From: "The Balkans," page 44, Time-Life World Library by Edmund Stillman and the Editors of LIFE, Time Inc., New York, 1967
Tax in blood
In Ottoman Empire Christians were but slaves at nonexistent mercy of their Muslim lords. Many, many Western books write about different horrors the Christians endured. One form of oppression was that Muslims gave themselves "right of the first night". In practice it meant that Turkish (or local Muslim Slav) lord would spend the first night with the new Christian bride. The groom had to take shoes off and silently circle the house while the Turk makes love to his wife.
Still, by far the worst horror the Christians had to endure was the Turkish Janissary system.
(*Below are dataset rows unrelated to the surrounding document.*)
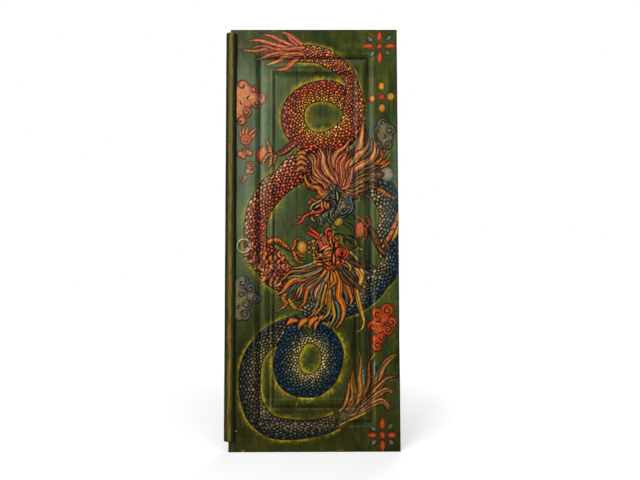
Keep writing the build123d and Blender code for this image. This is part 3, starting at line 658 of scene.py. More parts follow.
for colours, discs, curls in (
    (PINK, [(-340, 1726, 27), (-290, 1703, 24), (-256, 1666, 27), (-276, 1640, 22), (-320, 1598, 23),
            (-345, 1556, 22), (-350, 1690, 26), (-326, 1672, 30), (-350, 1640, 30), (-344, 1600, 24),
            (-316, 1640, 22), (-372, 1580, 24), (-330, 1702, 34), (-356, 1668, 36), (-356, 1612, 32),
            (-300, 1678, 32), (-284, 1658, 28), (-366, 1700, 30)],
     [(-342, 1726, 17, 150, 0.8), (-290, 1702, 17, 170, -1.2), (-256, 1670, 12, 200, -1.0),
      (-276, 1642, 16, 100, -1.1), (-322, 1598, 18, 110, 1.2), (-312, 1660, 18, 60, 0.35),
      (-340, 1640, 16, 130, 0.35), (-352, 1558, 14, 90, 0.8)]),
    (PINK, [(-350, 1396, 15), (-322, 1408, 17), (-304, 1398, 13), (-336, 1384, 12)],
     [(-322, 1408, 11, 0, 1.0)]),
     (PINK, [(-304, 1340, 19), (-314, 1312, 14), (-328, 1282, 11), (-336, 1266, 8), (-296, 1310, 10)],
      [(-303, 1340, 12, 200, -1.1)]),
      (CLAY, [(328, 1542, 26), (302, 1510, 22), (362, 1512, 27), (332, 1500, 28), (310, 1440, 21),
              (350, 1440, 24), (330, 1470, 24), (362, 1474, 18), (340, 1520, 30), (330, 1484, 30),
              (340, 1454, 26)],
     [(328, 1542, 17, 320, 1.0), (300, 1510, 15, 60, 1.2), (362, 1512, 19, 150, 1.2),
      (310, 1441, 14, 160, -1.1), (350, 1440, 16, 20, 1.2), (334, 1484, 14, 240, 0.5)]),
    (CLAY, [(-336, 786, 30), (-300, 755, 23), (-340, 735, 24), (-274, 711, 25), (-322, 685, 30),
            (-325, 634, 27), (-360, 700, 22), (-362, 650, 20), (-300, 720, 22), (-352, 620, 16),
            (-364, 744, 30), (-366, 694, 32), (-340, 708, 30), (-366, 640, 30), (-340, 660, 28),
            (-362, 780, 24)],
     [(-338, 784, 20, 70, -1.1), (-300, 756, 17, 150, 1.3), (-340, 732, 17, 110, 1.3),
      (-276, 708, 16, 60, 1.2), (-322, 684, 23, 120, -1.4), (-324, 636, 19, 60, 1.3),
      (-352, 664, 16, 60, 0.4)]),
    (EMBER, [(343, 655, 31), (294, 640, 26), (362, 598, 27), (272, 580, 26), (345, 562, 26), (310, 526, 25),
             (292, 488, 26), (302, 600, 30), (325, 618, 26), (306, 560, 27), (284, 520, 18)],
     [(345, 652, 20, 60, 1.3), (297, 636, 17, 330, -1.1), (362, 598, 18, 100, 1.2),
      (275, 576, 16, 320, -1.1), (346, 563, 18, 150, -1.3), (312, 526, 16, 60, -0.9),
      (294, 488, 17, 300, 1.3), (320, 600, 20, 90, 0.45), (304, 556, 18, 20, -0.4),
      (304, 612, 18, 200, 0.35)]),
):
    m = lobes(discs)
    halo(m, 10, 0.1)
    lay(m, colours, rise=3.6, full=15, line=4)
    for one in curls:
        curl(*one, 6)
for x, z, r in ((-340, 796, 24), (-330, 640, 22), (-300, 768, 18), (-268, 716, 18), (366, 1520, 20)):
    draw([(x - r, z - r * 0.3), (x - r * 0.5, z + r * 0.6), (x + r * 0.4, z + r * 0.7),
          (x + r, z - r * 0.2)], 6, linear(30, 62, 96), 0)

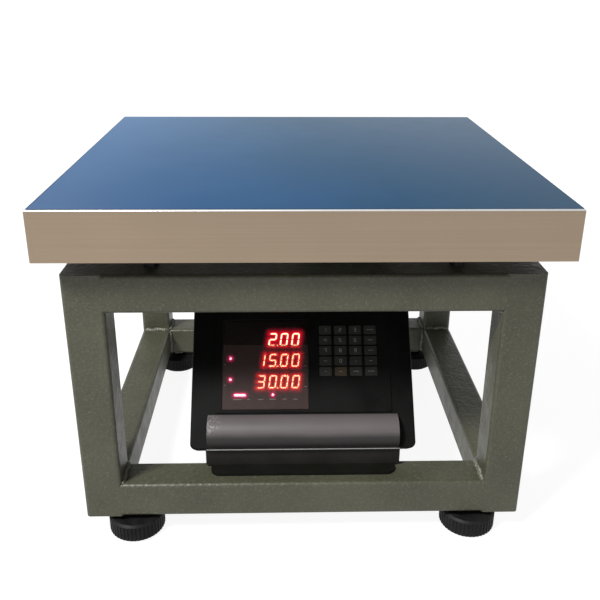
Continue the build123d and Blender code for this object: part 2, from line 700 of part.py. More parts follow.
def load_cell_socket():
    """Round socket for the load cell's plug, with five pins set back in it."""
    ring_r, ring_t, cavity_r, proud, depth, cavity_depth = 11.0, 2.0, 7.0, 6.0, 7.0, 11.0
    pin_circle_r, pin_r, pin_setback = 4.2, 0.8, 5.0
    with BuildPart() as built:
        with BuildSketch(REAR_WALL):
            with Locations(SOCKET_AT):
                Circle(ring_r)
        extrude(amount=ring_t)
        with BuildSketch(REAR_WALL.offset(-depth)):
            with Locations(SOCKET_AT):
                Circle(SOCKET_R - 0.1)
        extrude(amount=depth + proud)
        with BuildSketch(REAR_WALL.offset(proud)):
            with Locations(SOCKET_AT):
                Circle(cavity_r)
        extrude(amount=-cavity_depth, mode=Mode.SUBTRACT)
        with BuildSketch(REAR_WALL.offset(proud - cavity_depth)):
            with Locations(SOCKET_AT):
                with PolarLocations(pin_circle_r, 5):
                    Circle(pin_r)
        extrude(amount=cavity_depth - pin_setback)
    save(built, "load_cell_socket")


def rocker_housing():
    """Frame that snaps into the rear wall and carries the rocker's pivot."""
    flange, flange_t, depth, wall = 1.5, 1.5, 15.0, 1.2
    pivot_r = 1.3
    with BuildPart() as built:
        with BuildSketch(REAR_WALL):
            with Locations(ROCKER_AT):
                RectangleRounded(ROCKER_W + 2 * flange, ROCKER_H + 2 * flange, 1)
        extrude(amount=flange_t)
        with BuildSketch(REAR_WALL):
            with Locations(ROCKER_AT):
                Rectangle(ROCKER_W - 0.2, ROCKER_H - 0.2)
        extrude(amount=-depth)
        with BuildSketch(REAR_WALL.offset(flange_t)):
            with Locations(ROCKER_AT):
                Rectangle(ROCKER_W - 2 * wall, ROCKER_H - 2 * wall)
        extrude(amount=-depth, mode=Mode.SUBTRACT)
        across = Plane.YZ.offset(-ROCKER_AT[0] - ROCKER_W / 2 + wall / 2)
        with BuildSketch(across):
            with Locations((CASE_REAR_Y - ROCKER_PIVOT_DEPTH, SHELF_TOP + ROCKER_AT[1])):
                Circle(pivot_r)
        extrude(amount=ROCKER_W - wall)
    save(built, "rocker_housing")


def power_rocker():
    """Rocker key on the pivot, resting with its lower half pressed in."""
    width, half_height, face, bore_r = 11.8, 8.2, 4.8, 1.36
    back = -6.0
    swing = radians(ROCKER_THROW)
    side = Plane(
        origin=(-ROCKER_AT[0] - width / 2, CASE_REAR_Y - ROCKER_PIVOT_DEPTH, SHELF_TOP + ROCKER_AT[1]),
        x_dir=(0, cos(swing), -sin(swing)),
        z_dir=(1, 0, 0),
    )
    with BuildPart() as built:
        with BuildSketch(side):
            Polygon(
                (face, -half_height),
                (face - 1.1, 0),
                (face, half_height),
                (back + 4, half_height),
                (back, 2),
                (back, -2),
                (back + 4, -half_height),
                align=None,
            )
            Circle(bore_r, mode=Mode.SUBTRACT)
        extrude(amount=width)
    save(built, "power_rocker")


def indicator_shelf():
    """Steel shelf on the front lower rail, with a lip turned down along its rear edge."""
    corner, lip = 10.0, 14.0
    with BuildPart() as built:
        with BuildSketch(Plane.XY.offset(LOWER_RAIL_TOP)):
            with Locations((0, (SHELF_FRONT_Y + SHELF_REAR_Y) / 2)):
                RectangleRounded(SHELF_W, SHELF_REAR_Y - SHELF_FRONT_Y, corner)
        extrude(amount=SHELF_T)
        with BuildSketch(Plane.XY.offset(SHELF_TOP)):
            with Locations((0, SHELF_REAR_Y - SHELF_T / 2)):
                Rectangle(SHELF_W - 2 * corner, SHELF_T)
        extrude(amount=-lip - SHELF_T)
    save(built, "indicator_shelf")


legs()
cross_rail("front_upper_rail", -LEG_Y, UPPER_RAIL_Z, stop_holes=True)
cross_rail("rear_upper_rail", LEG_Y, UPPER_RAIL_Z, stop_holes=True)
cross_rail("front_lower_rail", -LEG_Y, LOWER_RAIL_Z, foot_holes=True)
cross_rail("rear_lower_rail", LEG_Y, LOWER_RAIL_Z, foot_holes=True)
side_rails()
cross_members()
load_cell_base_plate()
load_cell()
cell_bolts("base_bolts", -1, BASE_PLATE_Z, BASE_PLATE_T + PAD_H, 1)
cell_bolts("platform_bolts", 1, LOAD_FRAME_Z, TOP_PLATE_T + PAD_H, -1)
overload_stops()
load_frame_tubes()
load_frame_plate()
corner_pads()
pan_cover()
protective_film()
foot_nuts()
for end, foot_y in (("front", -LEG_Y), ("rear", LEG_Y)):
    for hand, foot_x in (("left", -FOOT_X), ("right", FOOT_X)):
        foot_sole(f"{end}_{hand}_foot_sole", foot_x, foot_y)
        foot_knob(f"{end}_{hand}_foot_knob", foot_x, foot_y)
front_shell()
base_shell()
front_roll()
display_window()
front_board()
digit_modules()
case_screws()
main_board()
battery()
power_inlet()
load_cell_socket()
rocker_housing()
power_rocker()
indicator_shelf()
for row, names in enumerate(KEY_ROWS):
    for column, legend in enumerate(names):
        key_x = KEYPAD_X + (column - (len(names) - 1) / 2) * KEY_PITCH_X
        key_s = KEYPAD_S + ((len(KEY_ROWS) - 1) / 2 - row) * KEY_PITCH_S
        key(f"key_{legend}", key_x, key_s)
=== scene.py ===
"""Looks of the platform scale: paint, steel, film, plastics, lit digits, weld beads and key legends.

Everything is in metres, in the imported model's own frame: +Z up, -Y towards the operator.
"""

import json
from math import cos, pi, radians, sin

import bmesh
import bpy
from mathutils import Matrix, Vector


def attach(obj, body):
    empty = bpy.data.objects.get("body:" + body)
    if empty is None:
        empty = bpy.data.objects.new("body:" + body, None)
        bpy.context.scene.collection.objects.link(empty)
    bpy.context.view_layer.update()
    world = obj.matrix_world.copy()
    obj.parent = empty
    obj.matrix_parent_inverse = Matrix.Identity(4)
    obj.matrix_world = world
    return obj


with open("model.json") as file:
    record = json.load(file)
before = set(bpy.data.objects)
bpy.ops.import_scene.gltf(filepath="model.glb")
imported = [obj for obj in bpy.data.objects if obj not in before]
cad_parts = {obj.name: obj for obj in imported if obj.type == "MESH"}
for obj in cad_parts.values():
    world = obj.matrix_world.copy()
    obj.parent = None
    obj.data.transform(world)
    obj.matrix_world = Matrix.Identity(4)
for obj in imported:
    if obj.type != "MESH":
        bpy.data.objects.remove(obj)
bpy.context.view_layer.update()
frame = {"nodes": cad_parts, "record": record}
NODES = frame["nodes"]
MM = 0.001


# --- The camera ---------------------------------------------------------------------------------

CAMERA_AT = Vector((-22.356, -849.308, 576.05)) * MM
CAMERA_YAW, CAMERA_PITCH, CAMERA_ROLL = -0.026, 0.365, 0.006
CAMERA_LENS, CAMERA_SHIFT_Y = 44.383, -0.0755


def add_camera():
    """The camera looks down and a little to the right."""
    right = Vector((cos(CAMERA_YAW), sin(CAMERA_YAW), 0))
    ahead = Vector((
        -sin(CAMERA_YAW) * cos(CAMERA_PITCH),
        cos(CAMERA_YAW) * cos(CAMERA_PITCH),
        -sin(CAMERA_PITCH),
    ))
    up = right.cross(ahead)
    rolled_right = right * cos(CAMERA_ROLL) + up * sin(CAMERA_ROLL)
    rolled_up = up * cos(CAMERA_ROLL) - right * sin(CAMERA_ROLL)
    turn = Matrix((rolled_right, rolled_up, -ahead)).transposed()
    lens = bpy.data.cameras.new("camera")
    lens.lens = CAMERA_LENS
    lens.sensor_width = 36.0
    lens.shift_y = CAMERA_SHIFT_Y
    lens.clip_start = 0.01
    camera = bpy.data.objects.new("camera", lens)
    camera.matrix_world = Matrix.Translation(CAMERA_AT) @ turn.to_4x4()
    bpy.context.scene.collection.objects.link(camera)
    bpy.context.scene.camera = camera


# --- Materials ----------------------------------------------------------------------------------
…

Western schollars frequently downplay the importance of this "Tax in Blood" as Christian subjects nicknamed it:
Conversion to Islam - through kidnapping
While any subject boy might aspire to the highest rank in the Turkish Empire, he had to convert to Islam to do so; when the security of the Ottoman state demanded, there were forced conversions. Every four years the most vigorous boys were taken from the towns and villages, willingly or not, to be trained as Janissaries (a word from the Turkish yeni cheri, or new troops).
From: "Origin of the Myth of a Tolerant Pluralistic Islamic Society" Bat Ye'Or, Chicago, August 31, 1995
The Devshirme system is well known. Begun by the Sultan Orkhan (1326-1359), it existed for about 300 years. It consisted of a regular levy of Christian children from the Christian population of the Balkans. These youngsters, aged from fourteen to twenty, were Islamised and enslaved for their army. The periodic levies, which took place in contingents of a thousand, subsequently became annual. To discourage runaways, children were transferred to remote provinces and entrusted to Muslim soldiers who treated them harshly as slaves. Another parallel recruitment system operated. It provided for the levy of Christian children aged six to ten (Ichoghlani), reserved for the sultans' palace. Entrusted to eunuchs, they underwent a tyrannical training for fourteen years.
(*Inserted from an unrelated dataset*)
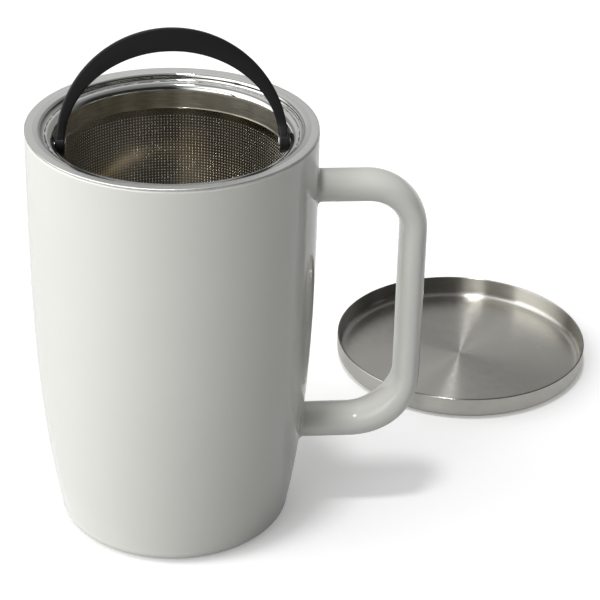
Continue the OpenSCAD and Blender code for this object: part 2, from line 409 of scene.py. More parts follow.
POLISHED = Steel("polished_steel", "polished_steel", (0.72, 0.72, 0.70), (0.66, 0.66, 0.64), 0.10,
                 ring_scale=1200.0, ring_relief=0.02)
# The neck's two colours draw tall streaks of painted reflection as well as its brushing
NECK = Steel("satin_neck", "polished_steel", (0.74, 0.70, 0.60), (0.44, 0.41, 0.34), 0.36, anisotropy=0.6,
             brushed=True)
SHEET = Steel("perforated_sheet", "perforated_steel", (0.55, 0.53, 0.475), (0.50, 0.48, 0.43), 0.12)
CUP = Steel("drawn_steel", "perforated_steel", (0.56, 0.50, 0.37), (0.52, 0.46, 0.34), 0.14)
FLANGE = Steel("spun_flange", "polished_steel", (0.84, 0.84, 0.82), (0.79, 0.79, 0.77), 0.34)
RIVET = Steel("rivet_steel", "rivet_steel", (0.74, 0.74, 0.73), (0.68, 0.68, 0.67), 0.2)


# ---------------------------------------------------------------------------------------------------- meshes


def arc(centre: tuple[float, float], radius: float, start: float, end: float, steps: int = 10) -> np.ndarray:
    """Points on an arc: the centre plus the radius turned from one angle to the other.

    Args:
        centre: the arc's centre.
        radius: its radius.
        start: the first angle, in degrees.
        end: the last angle, in degrees.
        steps: how many chords it has.

    Returns:
        An array of steps + 1 points.
    """
    a = np.radians(np.linspace(start, end, steps + 1))
    return np.stack([centre[0] + radius * np.cos(a), centre[1] + radius * np.sin(a)], axis=1)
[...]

The first presentation above sounds almost idyllic: A boy dreams of obtaining "high rank in the Empire" or some boys "were taken" from their parents in order to achieve glorious carrier in Turkish Army.
What it actually meant was that the hated Turks would kidnap your child and - even worse - return it, now as a Muslim and your worse enemy!
How can anyone put it in words? Dr. Ivo Andrich, who was born in Bosnia was awarded the Nobel Prize for Literature in 1961 for his novels about Bosnian Christian suffering. Encyclopedia Britannica (Micropedia, Edition 1986, Vol 1, Page 393, entry: Andric, Ivo) said (quote):
Andric's work reveals his deterministic philosophy and his sense of compassion and is written objectively and soberly, in language of great beauty and purity. The Nobel Prize committee commented particularly on the "ephic force" with which he handled his material, especially in "The Bridge on the Drina".
Let the master of literature talk. Here is an excerpt from the above mentioned Nobel Prize book "Bridge on the Drina," which describes how this "tax in blood" felt, as it is told and retold chilling blood of generations of surviving Christians of Bosnia.
On that November day a long convoy of laden horses arrived on the left bank of the river and halted there to spend the night. The Aga of the janissaries, with armed escort, was returning to Stambul after collecting from the villages of eastern Bosnia the appointed number of Christian children for the blood tribute.
…the necessary number of healthy, bright and good looking lads between ten and fifteen years old had been found without difficulty, even though many parents had hidden their children in the forests, taught them how to appear half witted, clothed them in rags and let them get filthy, to avoid the Aga's choice. Some even went so far as to maim their own children, cutting off one of their fingers with an axe.
…a little way behind the last horses in that strange convoy straggled, dishevelled and exhausted, many parents and relatives of those children who were being carried away forever to a foreign world where they would be circumcised, become Turkish and, forgetting their faith, their country and their origin, would pass their lives in the service of the Empire. They were for the most part women, mothers, grandmothers and sisters of the stolen children.
[The women would get driven away but…] ….gather again a little later behind the convoy and strive with tear-filled eyes to see once again over the panniers the heads of the children who were being taken from them. The mothers were especially persistent and hard to restrain. Some would rush forward not looking where they were going, with bare breasts and dishevelled hair, forgetting everything about them, wailing and lamenting as if at a burial, while others almost out of their minds moaned as if their wombs were being torn by birthpangs and blinded with tears ran right onto the horsemen's whips and replied to every blow with the fruitless question: "Where are you taking him? Why are you taking him from me?" Some tried to speak clearly to their children and give them some last part of themselves, as much as might be said in a couple of words, some recommendation or advice for the way... "Rade, my son, don't forget your mother...' "Ilija, Ilija, Ilija!" screamed another woman, searching desperately with her glances for the dear well-known head and repeating this incessantly as if she wished to carve into the child's memory that name which would in a day or two be taken from him forever.
Mother's cries must still be echoing Bosnian mountains.
It should not pass without mention that once Westerners conquered Bosnia, recently, one of the first thing they did in the course of "engineering democracy" (and while trying to impose Muslim rule on Bosnian Serbs) was to ban use of Dr. Andrich's works from school books for the Serbian children. It is as if one was to ban Shakespeare in England!
Andrich's books were translated in all languages of the West. His, above cited book "The Bridge on the Drina" can be found in any decent size library in the West. It tells volumes about total collapse of Western culture and morality that the same Western nations which praized Bosnian author in 1961 - banned his works few decades later.